Simulation enabled the much faster and less-expensive approach that was used in this project. Croft engineers uploaded the original STL file into Additive Print. Additive Print provided graphical visualization of layer-by-layer stress accumulation and high-strain regions throughout the build. The software predicted distortion and residual stress of the as-built parts, including visualization of the differences between the original, undeformed geometry and the final deformed geometry, before and after removal from supports. These results provided diagnostic information that would not be possible otherwise. Also, the information was delivered in a small fraction of the time and cost that would have been required to build the part.
The simulation results revealed that the distortion was largely caused by the high-strength top section (a solid ring), which induced residual stresses in the weaker upper portion of the filtration mesh. The engineers tested this hypothesis by simulating the filter with and without the top section. Without the top section, the results showed zero distortion. Croft engineers built the topless part to confirm these findings, and the results matched the simulation. Even though the top ring was essential to maintaining the structural integrity of the part, the knowledge that it was responsible for the distortion during the manufacturing process provided valuable input to the design process.

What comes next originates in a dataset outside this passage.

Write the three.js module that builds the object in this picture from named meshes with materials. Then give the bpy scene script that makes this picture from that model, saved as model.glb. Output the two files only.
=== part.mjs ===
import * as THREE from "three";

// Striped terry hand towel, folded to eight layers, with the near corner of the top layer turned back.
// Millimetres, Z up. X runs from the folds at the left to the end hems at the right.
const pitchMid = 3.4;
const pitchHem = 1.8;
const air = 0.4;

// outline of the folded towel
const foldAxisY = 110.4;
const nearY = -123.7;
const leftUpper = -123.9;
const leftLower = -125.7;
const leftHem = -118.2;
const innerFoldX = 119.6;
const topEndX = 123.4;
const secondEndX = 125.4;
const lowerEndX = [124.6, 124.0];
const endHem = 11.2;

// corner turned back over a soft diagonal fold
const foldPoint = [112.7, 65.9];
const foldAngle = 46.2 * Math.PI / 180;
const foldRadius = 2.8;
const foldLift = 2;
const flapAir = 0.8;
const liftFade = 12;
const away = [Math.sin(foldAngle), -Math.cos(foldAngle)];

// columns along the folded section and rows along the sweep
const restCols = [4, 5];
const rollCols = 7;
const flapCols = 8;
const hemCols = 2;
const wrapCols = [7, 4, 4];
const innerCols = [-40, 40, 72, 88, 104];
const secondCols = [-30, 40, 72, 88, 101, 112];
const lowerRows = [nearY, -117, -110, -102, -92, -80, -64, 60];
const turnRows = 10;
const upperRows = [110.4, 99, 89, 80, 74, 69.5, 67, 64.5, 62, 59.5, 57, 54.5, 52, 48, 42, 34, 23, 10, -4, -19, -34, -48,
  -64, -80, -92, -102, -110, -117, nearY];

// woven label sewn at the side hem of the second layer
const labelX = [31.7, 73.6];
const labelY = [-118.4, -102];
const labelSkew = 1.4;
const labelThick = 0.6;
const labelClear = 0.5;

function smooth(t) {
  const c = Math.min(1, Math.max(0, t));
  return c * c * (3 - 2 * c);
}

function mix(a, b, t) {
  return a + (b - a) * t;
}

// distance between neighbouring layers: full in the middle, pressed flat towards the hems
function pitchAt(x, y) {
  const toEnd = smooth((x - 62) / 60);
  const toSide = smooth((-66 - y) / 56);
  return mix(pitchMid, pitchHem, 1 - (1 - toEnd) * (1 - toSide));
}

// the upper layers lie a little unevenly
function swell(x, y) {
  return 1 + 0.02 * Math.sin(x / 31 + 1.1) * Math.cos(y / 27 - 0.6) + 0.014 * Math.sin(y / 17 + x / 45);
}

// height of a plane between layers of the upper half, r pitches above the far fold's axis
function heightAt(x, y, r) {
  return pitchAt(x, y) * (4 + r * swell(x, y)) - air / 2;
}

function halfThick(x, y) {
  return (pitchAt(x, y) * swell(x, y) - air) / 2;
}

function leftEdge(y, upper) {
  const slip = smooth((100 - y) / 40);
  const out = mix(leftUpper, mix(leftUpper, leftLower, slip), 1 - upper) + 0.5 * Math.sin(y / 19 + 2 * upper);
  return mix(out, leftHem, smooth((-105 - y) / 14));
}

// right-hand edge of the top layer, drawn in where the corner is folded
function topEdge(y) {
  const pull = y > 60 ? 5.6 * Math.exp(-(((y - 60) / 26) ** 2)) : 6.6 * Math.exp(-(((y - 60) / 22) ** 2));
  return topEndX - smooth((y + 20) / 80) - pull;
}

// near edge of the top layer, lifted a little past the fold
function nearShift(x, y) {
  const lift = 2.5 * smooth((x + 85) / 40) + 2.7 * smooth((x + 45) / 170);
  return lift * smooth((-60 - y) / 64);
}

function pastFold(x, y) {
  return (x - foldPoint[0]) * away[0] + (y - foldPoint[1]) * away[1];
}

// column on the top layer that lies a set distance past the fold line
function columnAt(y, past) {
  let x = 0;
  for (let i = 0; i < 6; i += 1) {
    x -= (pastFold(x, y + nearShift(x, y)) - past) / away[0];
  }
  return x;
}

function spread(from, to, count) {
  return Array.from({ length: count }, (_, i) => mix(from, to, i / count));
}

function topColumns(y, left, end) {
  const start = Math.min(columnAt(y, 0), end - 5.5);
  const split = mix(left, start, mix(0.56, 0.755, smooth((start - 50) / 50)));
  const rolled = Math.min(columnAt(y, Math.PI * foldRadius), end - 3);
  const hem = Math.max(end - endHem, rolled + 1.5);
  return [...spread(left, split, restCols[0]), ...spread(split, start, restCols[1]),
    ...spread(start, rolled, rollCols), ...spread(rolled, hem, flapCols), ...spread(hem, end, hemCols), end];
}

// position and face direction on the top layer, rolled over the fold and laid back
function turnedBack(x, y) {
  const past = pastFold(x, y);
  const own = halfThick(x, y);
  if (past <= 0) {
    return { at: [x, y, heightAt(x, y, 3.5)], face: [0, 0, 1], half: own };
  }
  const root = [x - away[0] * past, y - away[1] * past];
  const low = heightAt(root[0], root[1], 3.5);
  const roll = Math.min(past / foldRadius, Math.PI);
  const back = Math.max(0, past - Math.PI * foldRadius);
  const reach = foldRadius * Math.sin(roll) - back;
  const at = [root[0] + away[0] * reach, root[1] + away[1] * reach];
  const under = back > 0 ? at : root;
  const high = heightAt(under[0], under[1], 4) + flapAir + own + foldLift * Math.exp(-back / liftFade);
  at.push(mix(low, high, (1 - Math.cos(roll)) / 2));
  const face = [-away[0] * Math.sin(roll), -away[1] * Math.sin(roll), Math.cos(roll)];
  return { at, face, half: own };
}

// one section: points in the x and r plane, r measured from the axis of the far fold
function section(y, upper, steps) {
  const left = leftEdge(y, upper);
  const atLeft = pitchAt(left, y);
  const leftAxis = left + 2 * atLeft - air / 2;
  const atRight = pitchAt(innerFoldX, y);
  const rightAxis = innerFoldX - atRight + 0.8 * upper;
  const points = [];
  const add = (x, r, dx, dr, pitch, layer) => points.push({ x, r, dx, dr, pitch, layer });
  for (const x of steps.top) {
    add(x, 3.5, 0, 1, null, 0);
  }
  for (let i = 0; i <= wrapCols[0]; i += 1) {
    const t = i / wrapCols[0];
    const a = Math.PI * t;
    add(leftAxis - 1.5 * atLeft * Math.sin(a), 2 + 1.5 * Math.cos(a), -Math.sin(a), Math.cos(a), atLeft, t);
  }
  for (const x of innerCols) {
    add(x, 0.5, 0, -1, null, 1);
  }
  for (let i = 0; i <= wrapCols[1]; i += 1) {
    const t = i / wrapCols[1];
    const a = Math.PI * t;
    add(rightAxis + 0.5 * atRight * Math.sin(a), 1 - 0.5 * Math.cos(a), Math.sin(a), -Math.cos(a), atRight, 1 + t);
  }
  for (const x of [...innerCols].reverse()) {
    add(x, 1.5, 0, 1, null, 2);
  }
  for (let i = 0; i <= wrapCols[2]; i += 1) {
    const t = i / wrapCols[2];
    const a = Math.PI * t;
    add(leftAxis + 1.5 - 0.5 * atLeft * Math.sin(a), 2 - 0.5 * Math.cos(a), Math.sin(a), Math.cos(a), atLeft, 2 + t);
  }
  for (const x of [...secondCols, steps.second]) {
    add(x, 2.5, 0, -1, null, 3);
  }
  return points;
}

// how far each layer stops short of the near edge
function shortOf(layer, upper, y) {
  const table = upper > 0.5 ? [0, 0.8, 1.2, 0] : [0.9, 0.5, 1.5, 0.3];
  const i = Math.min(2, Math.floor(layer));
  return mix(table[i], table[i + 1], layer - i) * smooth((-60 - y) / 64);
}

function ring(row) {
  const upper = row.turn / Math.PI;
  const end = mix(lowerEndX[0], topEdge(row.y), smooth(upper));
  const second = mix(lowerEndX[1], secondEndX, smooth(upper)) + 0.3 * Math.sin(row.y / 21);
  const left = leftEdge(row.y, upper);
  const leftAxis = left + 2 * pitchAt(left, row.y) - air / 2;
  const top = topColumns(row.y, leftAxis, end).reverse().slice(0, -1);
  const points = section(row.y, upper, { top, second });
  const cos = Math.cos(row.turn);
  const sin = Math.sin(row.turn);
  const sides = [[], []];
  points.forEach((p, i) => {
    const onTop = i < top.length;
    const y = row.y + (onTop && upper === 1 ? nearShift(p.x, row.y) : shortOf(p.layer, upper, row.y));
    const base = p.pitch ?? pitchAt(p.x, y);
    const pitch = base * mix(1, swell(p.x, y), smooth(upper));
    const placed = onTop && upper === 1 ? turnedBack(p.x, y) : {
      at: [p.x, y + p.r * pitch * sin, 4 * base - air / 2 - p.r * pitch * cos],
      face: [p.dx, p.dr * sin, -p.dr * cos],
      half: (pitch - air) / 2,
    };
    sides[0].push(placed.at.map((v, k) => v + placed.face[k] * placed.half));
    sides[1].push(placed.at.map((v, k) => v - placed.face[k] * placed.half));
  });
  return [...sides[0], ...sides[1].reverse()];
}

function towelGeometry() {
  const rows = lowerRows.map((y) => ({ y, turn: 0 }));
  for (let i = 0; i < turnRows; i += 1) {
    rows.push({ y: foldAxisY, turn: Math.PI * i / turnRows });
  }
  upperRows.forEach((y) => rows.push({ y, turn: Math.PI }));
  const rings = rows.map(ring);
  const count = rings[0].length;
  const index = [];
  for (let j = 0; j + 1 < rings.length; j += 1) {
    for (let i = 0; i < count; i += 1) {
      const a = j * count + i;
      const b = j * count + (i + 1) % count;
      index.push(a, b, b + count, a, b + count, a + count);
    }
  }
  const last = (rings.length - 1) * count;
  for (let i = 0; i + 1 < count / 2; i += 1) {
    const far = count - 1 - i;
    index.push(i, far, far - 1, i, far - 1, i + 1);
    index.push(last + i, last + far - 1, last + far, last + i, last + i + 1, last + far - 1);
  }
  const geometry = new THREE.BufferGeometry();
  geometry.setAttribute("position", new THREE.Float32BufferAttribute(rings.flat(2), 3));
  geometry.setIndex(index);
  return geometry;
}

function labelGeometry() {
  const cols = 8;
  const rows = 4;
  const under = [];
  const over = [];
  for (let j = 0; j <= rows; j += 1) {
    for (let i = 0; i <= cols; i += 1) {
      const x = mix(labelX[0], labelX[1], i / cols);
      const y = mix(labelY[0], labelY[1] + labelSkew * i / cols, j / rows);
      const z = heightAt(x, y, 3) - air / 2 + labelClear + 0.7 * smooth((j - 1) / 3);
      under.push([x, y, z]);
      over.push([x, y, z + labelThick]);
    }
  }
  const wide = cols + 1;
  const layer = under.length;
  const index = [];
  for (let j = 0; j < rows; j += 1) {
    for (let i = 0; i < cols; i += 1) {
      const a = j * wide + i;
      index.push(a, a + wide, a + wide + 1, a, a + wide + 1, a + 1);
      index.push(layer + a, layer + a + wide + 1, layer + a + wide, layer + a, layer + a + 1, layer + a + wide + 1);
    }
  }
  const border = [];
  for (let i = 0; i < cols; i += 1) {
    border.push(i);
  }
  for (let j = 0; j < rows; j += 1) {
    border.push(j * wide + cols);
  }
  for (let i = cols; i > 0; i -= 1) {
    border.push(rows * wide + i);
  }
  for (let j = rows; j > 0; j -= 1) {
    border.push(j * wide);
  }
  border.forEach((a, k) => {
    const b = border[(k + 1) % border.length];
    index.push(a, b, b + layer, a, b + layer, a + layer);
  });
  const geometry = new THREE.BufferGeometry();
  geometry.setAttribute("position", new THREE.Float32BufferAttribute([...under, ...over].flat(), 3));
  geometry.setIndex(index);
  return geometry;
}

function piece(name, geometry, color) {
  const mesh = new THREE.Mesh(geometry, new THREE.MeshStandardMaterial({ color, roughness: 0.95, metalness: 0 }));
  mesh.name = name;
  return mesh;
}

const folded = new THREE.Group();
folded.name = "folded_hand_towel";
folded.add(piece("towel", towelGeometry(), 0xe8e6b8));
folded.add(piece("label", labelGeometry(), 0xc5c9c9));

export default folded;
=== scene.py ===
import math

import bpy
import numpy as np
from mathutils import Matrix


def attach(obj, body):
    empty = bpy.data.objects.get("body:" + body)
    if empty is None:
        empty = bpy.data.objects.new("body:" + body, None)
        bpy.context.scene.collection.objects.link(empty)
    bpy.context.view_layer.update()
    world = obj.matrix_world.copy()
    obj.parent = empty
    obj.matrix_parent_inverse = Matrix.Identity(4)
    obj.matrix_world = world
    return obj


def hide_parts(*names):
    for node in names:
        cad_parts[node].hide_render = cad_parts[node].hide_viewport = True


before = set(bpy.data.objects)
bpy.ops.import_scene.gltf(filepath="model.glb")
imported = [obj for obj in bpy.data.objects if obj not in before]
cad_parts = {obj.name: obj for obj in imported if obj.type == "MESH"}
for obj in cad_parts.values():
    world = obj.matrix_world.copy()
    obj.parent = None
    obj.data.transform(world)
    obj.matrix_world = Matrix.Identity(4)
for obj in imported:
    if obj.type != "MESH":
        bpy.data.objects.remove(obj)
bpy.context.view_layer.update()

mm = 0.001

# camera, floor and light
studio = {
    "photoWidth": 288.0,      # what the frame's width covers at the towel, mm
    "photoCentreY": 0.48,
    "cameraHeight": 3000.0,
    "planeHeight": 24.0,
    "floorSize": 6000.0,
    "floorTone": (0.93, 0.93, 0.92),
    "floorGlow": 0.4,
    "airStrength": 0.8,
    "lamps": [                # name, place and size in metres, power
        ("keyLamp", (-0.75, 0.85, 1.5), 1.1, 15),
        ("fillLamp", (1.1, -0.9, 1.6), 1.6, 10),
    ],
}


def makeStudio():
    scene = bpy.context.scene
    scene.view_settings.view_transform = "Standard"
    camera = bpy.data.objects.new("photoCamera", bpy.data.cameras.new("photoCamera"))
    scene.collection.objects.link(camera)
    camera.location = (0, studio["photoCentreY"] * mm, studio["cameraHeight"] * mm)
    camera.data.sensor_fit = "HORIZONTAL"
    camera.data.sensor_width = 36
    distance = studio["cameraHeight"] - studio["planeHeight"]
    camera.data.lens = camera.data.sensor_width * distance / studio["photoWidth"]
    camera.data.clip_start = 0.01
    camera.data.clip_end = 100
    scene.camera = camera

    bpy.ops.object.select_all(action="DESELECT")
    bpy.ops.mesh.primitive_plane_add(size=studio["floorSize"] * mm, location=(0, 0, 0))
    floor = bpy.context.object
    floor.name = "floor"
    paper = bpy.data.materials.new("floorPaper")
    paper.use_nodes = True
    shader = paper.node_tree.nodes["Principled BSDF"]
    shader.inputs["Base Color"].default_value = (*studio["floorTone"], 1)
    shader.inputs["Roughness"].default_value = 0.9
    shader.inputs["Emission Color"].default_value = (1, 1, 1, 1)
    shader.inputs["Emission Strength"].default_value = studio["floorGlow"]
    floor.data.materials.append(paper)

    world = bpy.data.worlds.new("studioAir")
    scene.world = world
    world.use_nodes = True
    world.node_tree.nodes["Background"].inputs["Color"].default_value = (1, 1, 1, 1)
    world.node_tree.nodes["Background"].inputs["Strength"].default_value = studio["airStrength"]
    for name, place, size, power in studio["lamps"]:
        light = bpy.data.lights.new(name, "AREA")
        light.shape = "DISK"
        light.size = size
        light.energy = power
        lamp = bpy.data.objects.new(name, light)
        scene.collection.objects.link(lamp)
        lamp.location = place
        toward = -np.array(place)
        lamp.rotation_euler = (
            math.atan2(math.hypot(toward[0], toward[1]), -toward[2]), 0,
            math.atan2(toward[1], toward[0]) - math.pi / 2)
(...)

Croft engineers tried adding supports to the filtration mesh. These supports were attached to the top ring to increase the strength of the mesh area in the top of the filter. They tried using two helical supports with geometry designed to avoid restricting flow while not adding too much material weight and build time. They also changed the shape of the inlets to pentagonal to increase the inlet area while keeping the holes self-supporting and reducing the amount of support material required. When they simulated the new design, the results showed that distortion was considerably reduced but was still not satisfactory for this product.
Engineers then leveraged the automatic compensation capability in Additive Print that adjusts the geometry of the build to compensate for the distortion. This feature moves the walls of the part in the opposite direction from that in which the distortion occurs to achieve the original design geometry. They simulated the distortion-compensated model and found that it overcompensated for the distortion, producing a small amount of distortion opposite to that found in the original geometry. So they used Additive Print to create a new geometry with the distortion compensation scaled to 0.75, 0.50 and 0.25 of the original amount. The simulation results for all these models still showed insufficient compensation for distortion. Finally, the engineers generated a model with distortion compensation scaled to 0.90. This design nearly eliminated distortion and met the design specifications.
Additive manufacturing allows companies to print parts that are impossible or very expensive to produce with traditional subtractive manufacturing methods. But organizations that are working to develop additive manufacturing into a real-world manufacturing process often must go through multiple trial-and-error processes to successfully generate high-fidelity parts. Simulation guides engineers to successfully create parts and processes at much lower cost and lead time than is required for trial and error. Croft engineers simulated the additive manufacturing process to determine the best part design and machine process parameters while minimizing the number of physical prototypes. The design of this part has been finalized, and it is moving to product launch.